Data entries:
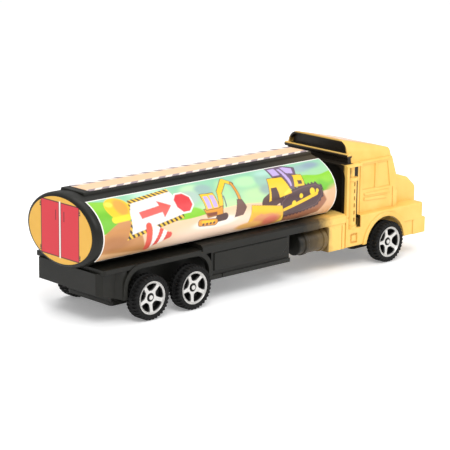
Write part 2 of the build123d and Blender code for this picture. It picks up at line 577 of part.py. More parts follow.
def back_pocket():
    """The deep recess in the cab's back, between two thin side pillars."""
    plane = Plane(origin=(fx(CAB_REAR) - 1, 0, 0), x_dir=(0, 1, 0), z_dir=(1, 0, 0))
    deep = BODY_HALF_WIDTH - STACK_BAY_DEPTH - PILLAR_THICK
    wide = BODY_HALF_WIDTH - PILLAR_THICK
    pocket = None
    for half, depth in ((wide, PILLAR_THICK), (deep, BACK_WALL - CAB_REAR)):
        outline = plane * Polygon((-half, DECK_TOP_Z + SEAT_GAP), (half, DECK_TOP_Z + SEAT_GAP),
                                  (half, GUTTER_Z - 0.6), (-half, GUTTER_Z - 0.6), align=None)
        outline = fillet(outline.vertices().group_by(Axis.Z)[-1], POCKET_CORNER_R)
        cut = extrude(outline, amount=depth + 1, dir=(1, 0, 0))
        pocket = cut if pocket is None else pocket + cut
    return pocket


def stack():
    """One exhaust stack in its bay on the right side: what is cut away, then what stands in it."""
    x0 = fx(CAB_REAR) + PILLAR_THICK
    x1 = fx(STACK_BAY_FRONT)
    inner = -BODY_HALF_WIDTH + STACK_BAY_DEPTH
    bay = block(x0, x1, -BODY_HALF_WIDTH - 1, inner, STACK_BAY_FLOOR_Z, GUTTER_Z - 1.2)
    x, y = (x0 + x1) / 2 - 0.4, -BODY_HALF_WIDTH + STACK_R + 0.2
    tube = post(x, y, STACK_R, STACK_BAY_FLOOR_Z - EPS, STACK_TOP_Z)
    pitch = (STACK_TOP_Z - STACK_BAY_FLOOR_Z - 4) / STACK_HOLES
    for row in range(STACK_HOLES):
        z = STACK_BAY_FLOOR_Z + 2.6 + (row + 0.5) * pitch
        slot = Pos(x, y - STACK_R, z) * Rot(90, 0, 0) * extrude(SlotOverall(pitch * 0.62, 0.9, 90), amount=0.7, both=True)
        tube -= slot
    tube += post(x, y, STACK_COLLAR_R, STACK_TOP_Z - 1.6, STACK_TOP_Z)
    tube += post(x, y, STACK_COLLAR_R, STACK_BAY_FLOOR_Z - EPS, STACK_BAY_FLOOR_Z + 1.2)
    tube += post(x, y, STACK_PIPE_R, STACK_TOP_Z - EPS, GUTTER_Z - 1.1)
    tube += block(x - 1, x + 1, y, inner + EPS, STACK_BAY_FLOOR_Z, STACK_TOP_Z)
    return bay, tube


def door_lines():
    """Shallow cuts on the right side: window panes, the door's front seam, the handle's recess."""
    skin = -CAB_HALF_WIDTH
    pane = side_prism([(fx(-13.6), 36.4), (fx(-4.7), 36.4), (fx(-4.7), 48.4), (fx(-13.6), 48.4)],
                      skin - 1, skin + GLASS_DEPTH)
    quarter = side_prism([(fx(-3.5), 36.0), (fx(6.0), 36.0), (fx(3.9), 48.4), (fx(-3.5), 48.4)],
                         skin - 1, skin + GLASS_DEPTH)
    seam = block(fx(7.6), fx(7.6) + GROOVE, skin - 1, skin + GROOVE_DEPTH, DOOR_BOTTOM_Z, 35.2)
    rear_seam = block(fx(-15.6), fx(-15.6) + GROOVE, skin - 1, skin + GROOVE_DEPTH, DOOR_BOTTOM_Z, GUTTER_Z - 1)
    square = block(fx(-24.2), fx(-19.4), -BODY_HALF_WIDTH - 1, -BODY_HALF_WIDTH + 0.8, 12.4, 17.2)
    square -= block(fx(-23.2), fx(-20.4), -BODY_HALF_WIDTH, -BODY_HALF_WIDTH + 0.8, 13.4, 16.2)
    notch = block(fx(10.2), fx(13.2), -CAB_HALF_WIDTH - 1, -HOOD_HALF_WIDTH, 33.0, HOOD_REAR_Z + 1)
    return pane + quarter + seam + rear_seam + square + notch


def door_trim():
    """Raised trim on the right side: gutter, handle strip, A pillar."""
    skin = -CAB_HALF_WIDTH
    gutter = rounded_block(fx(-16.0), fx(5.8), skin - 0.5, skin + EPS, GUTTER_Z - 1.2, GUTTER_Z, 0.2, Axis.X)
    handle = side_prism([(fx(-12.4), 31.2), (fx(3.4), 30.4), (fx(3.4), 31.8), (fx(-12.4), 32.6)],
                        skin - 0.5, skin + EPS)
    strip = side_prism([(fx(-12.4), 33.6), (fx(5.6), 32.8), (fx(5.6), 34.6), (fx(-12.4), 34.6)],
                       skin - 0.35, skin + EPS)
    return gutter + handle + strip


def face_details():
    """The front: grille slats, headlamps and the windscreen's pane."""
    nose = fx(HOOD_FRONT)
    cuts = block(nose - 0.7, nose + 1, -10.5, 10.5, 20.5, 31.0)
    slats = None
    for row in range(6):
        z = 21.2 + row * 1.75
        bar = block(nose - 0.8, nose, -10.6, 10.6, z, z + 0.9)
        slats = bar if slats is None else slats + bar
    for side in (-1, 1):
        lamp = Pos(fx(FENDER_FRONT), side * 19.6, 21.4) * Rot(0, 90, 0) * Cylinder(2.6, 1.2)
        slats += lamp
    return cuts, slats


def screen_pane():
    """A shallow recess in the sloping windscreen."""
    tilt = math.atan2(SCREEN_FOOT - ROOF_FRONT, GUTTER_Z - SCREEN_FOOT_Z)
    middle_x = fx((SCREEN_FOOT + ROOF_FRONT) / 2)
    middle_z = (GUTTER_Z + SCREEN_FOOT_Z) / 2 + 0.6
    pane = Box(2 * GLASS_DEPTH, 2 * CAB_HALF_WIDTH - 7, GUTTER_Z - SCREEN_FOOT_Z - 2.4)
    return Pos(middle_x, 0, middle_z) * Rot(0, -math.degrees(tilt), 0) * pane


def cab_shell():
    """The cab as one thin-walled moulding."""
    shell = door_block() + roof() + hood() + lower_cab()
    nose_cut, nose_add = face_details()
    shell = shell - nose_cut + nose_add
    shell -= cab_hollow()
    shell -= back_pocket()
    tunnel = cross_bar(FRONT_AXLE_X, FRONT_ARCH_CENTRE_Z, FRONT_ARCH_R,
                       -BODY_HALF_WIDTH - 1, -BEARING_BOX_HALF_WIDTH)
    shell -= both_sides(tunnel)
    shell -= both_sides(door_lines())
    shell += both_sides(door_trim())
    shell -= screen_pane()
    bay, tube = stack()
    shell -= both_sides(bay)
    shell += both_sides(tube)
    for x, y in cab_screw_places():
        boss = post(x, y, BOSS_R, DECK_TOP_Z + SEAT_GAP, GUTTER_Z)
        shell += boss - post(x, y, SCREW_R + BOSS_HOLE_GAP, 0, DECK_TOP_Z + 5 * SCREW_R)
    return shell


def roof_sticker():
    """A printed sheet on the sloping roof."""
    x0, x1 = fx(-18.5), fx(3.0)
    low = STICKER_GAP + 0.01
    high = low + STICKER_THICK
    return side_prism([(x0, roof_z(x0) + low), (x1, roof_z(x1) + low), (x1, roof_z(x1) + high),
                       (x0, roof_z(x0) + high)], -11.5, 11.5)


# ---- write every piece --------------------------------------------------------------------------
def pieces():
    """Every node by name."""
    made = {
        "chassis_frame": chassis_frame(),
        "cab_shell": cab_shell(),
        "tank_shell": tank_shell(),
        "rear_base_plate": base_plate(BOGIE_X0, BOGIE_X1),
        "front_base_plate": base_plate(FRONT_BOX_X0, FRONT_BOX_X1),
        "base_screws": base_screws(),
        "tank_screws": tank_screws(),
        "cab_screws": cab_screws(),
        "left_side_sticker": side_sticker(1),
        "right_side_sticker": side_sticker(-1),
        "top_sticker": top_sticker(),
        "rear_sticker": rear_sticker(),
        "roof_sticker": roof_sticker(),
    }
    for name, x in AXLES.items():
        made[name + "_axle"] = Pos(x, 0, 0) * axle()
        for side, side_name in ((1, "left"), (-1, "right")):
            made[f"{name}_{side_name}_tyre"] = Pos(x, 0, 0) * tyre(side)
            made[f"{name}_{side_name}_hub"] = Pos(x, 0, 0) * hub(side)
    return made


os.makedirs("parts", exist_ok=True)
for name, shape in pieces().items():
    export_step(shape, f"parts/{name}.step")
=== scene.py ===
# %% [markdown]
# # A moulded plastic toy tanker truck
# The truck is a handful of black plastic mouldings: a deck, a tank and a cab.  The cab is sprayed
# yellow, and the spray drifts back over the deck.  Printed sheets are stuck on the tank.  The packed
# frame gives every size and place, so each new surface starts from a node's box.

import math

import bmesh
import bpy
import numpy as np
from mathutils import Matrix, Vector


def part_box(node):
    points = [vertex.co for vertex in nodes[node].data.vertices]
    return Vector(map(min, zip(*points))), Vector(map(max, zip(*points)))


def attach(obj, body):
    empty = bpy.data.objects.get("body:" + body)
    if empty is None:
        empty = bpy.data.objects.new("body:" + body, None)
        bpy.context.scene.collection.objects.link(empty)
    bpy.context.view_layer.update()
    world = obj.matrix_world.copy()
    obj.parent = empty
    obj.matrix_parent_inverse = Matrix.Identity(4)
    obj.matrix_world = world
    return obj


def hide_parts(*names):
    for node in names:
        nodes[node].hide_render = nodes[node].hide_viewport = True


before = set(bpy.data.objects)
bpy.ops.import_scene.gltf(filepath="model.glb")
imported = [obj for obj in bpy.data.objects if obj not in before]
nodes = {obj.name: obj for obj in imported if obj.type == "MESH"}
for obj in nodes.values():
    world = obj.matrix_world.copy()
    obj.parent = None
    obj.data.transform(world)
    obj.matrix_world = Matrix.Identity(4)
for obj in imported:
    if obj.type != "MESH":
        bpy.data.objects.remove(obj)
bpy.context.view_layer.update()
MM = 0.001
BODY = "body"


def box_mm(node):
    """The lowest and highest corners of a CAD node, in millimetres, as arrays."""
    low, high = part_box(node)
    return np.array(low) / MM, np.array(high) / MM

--

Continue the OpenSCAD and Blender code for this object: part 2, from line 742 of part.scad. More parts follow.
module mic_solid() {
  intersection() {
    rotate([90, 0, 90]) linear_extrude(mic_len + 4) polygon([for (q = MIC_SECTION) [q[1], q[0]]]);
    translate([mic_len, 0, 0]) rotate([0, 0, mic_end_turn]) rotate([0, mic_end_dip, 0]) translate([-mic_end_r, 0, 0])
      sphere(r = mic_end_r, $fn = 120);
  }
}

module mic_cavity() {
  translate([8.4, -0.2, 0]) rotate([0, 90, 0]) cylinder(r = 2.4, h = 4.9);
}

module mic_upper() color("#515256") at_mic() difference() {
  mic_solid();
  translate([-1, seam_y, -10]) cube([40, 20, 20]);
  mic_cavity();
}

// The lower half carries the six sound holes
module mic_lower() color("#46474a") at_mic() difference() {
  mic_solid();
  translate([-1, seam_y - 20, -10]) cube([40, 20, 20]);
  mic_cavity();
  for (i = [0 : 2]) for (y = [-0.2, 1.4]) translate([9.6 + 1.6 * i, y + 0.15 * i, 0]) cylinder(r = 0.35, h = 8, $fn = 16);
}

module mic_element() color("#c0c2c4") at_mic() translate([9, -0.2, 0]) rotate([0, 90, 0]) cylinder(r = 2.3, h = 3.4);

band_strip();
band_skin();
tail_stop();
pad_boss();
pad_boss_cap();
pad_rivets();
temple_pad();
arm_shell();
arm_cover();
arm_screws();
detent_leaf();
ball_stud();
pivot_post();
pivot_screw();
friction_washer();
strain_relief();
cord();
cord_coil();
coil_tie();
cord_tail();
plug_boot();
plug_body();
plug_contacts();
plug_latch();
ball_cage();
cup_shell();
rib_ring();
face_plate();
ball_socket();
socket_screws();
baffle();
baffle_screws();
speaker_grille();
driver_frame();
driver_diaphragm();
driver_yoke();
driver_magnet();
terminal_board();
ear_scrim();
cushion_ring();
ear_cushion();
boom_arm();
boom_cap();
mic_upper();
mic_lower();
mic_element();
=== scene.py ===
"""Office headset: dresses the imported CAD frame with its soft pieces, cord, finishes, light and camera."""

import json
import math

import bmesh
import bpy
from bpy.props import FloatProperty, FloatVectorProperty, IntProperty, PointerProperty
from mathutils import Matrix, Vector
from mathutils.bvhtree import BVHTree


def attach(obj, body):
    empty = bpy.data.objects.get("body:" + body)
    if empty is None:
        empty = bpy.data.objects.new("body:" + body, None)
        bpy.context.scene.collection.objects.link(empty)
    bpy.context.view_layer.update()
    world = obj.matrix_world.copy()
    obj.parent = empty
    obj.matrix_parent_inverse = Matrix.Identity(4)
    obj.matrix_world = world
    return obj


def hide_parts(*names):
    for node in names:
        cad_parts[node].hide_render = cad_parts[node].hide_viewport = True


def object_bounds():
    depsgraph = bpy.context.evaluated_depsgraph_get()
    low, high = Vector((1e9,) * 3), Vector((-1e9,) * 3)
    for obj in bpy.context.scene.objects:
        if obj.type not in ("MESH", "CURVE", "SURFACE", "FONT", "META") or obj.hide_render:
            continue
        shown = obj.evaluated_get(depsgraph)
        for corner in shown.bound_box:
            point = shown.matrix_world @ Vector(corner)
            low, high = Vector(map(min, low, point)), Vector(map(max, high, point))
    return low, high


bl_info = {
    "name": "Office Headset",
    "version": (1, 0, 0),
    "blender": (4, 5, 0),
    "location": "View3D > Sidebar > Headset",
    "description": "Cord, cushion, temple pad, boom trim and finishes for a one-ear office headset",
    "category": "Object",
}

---

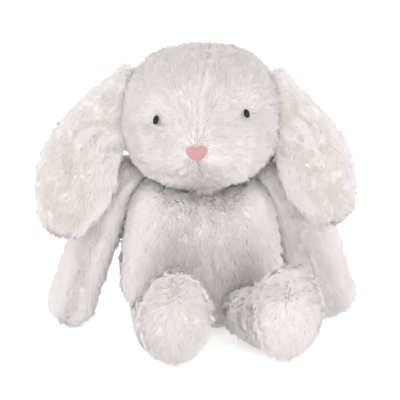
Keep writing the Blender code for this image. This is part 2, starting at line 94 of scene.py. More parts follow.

Task to complete:
Please return, exactly as they appear, the lines starting at the one that contains "speaker_grille();" and ending at the one that contains "from mathutils.bvhtree import BVHTree".

Solution for this task:
speaker_grille();
driver_frame();
driver_diaphragm();
driver_yoke();
driver_magnet();
terminal_board();
ear_scrim();
cushion_ring();
ear_cushion();
boom_arm();
boom_cap();
mic_upper();
mic_lower();
mic_element();
=== scene.py ===
"""Office headset: dresses the imported CAD frame with its soft pieces, cord, finishes, light and camera."""

import json
import math

import bmesh
import bpy
from bpy.props import FloatProperty, FloatVectorProperty, IntProperty, PointerProperty
from mathutils import Matrix, Vector
from mathutils.bvhtree import BVHTree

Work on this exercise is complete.